Given a binary tree with N labelled leaves, is it possible to find its unique number in the Catalan range

catalan-numberscombinatoricsgraph theoryplanar-graphstrees

The question is about finding the inverse to the problem of generating the $n^{th}$ binary tree with N labelled leaves (Generating the $n^{th}$ full binary tree over $N$ labelled leaves).

Let's say if $N = 4$, the possible set of trees are

1: (((1, 2), 3), 4)
2: (1, ((2, 3), 4))
3: ((1, (2, 3)), 4)
4: (1, (2, (3, 4)))
5: ((1, 2), (3, 4))

If I choose a specific tree from this set, let's say $(1, ((2, 3), 4))$, is there an algorithm that gives me back the value 2? The Catalan range for the problem is 1 to 5 and the unique number corresponding to the given tree is 2.

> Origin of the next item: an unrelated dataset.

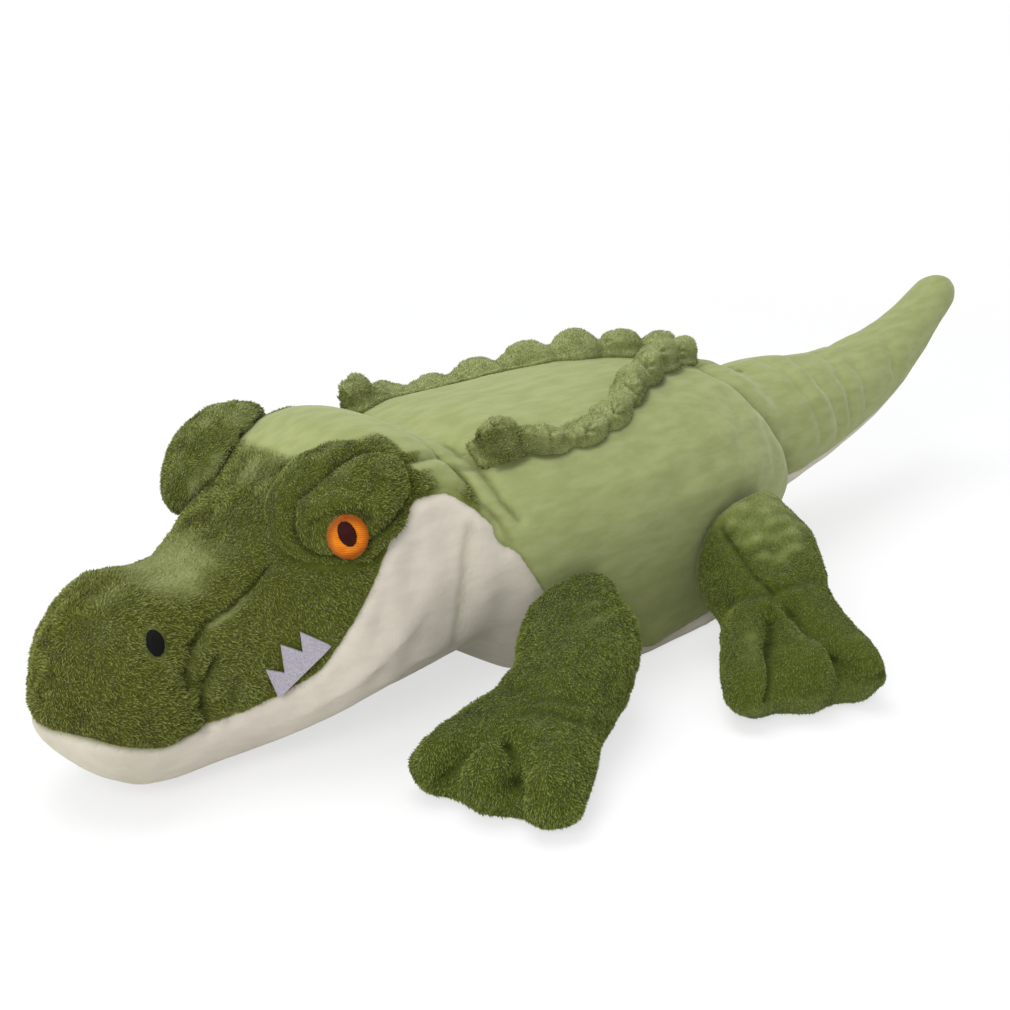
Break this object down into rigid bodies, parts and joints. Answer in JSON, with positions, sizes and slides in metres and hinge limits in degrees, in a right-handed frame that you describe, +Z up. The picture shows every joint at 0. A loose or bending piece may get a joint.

What do I mean by Catalan Range?

If there are N leaf nodes, the maximum possible binary trees is $C(N-1)$. For a given $n$, its $C(n)$ is the $n^{th}$ Catalan number. We can uniquely identify all the individual binary trees if we assign them a number from $1$ to $C(N-1)$ in order. I'm referring to this range of numbers from $1$ to $C(N-1)$ as the Catalan Range.

What scheme am I using to order the trees from $1$ to $C(N-1)$?

I don't really mind the scheme used to order the trees as long as all the trees can be uniquely identified within that scheme. For example,

$1$: The tree having just one node in the left sub tree and $N-1$ nodes in the right sub tree.
$2$: The tree still having just one node in the left sub tree and with a slightly different right sub tree now.
.
.
$C(N-1)$: The tree having $N-1$ nodes in the left sub tree and one node in the right sub tree.

For the sake of making it easier to discuss the answer, we could follow the scheme as decided by the first answer in this page.

Best Answer

Let $f$ be the function mapping full binary trees to integers; I'll use the convention that binary trees with $n$ leaves will map to the range $\{0, 1, \dots, C_{n-1}-1\}$ because that's easier to work with in the recursion. You can add $1$ later.

If we have a binary tree $T$, let $L$ be the "left" subtree: the subtree with leaves $1, 2, \dots, k$ for some $k$. Let $R$ be the "right" subtree: the subtree with leaves $k+1, k+2, \dots, n$. We will find $f(T)$ in terms of $f(L)$, $f(R)$, and $k$ where for the purposes of finding $f(R)$ we relabel $R$ to have leave $1, 2, \dots, n-k$.

Our trees are labeled in increasing order of $k$. So before this tree, we have $$ C_0 C_{n-2} + C_1 C_{n-3} + \dots + C_{k-2} C_{n-k} $$ trees whose left subtree has $1, 2, \dots, k-1$ leaves respectively.

Next, before this particular left subtree $L$, there are $f(L)$ previous left subtrees on $k$ leaves; for each one of them, there are $C_{n-k-1}$ right subtrees. All $f(L) C_{n-k-1}$ of the combined $n$-leaf trees go before $T$.

Finally, there are $f(R)$ trees with the same left subtree, but with a right subtree preceding $R$; these also go before $T$.

Altogether, we get the recursion $$ f(T) = \sum_{i=1}^{k-1} C_{i-1} C_{n-i-1} + f(L) C_{n-k-1} + f(R). $$ The base of the recursion sets $f(T) = 0$ when $T$ has just one or two leaves, in which case there's only one possible tree. (Actually, we only need the one-leaf case as our base case.)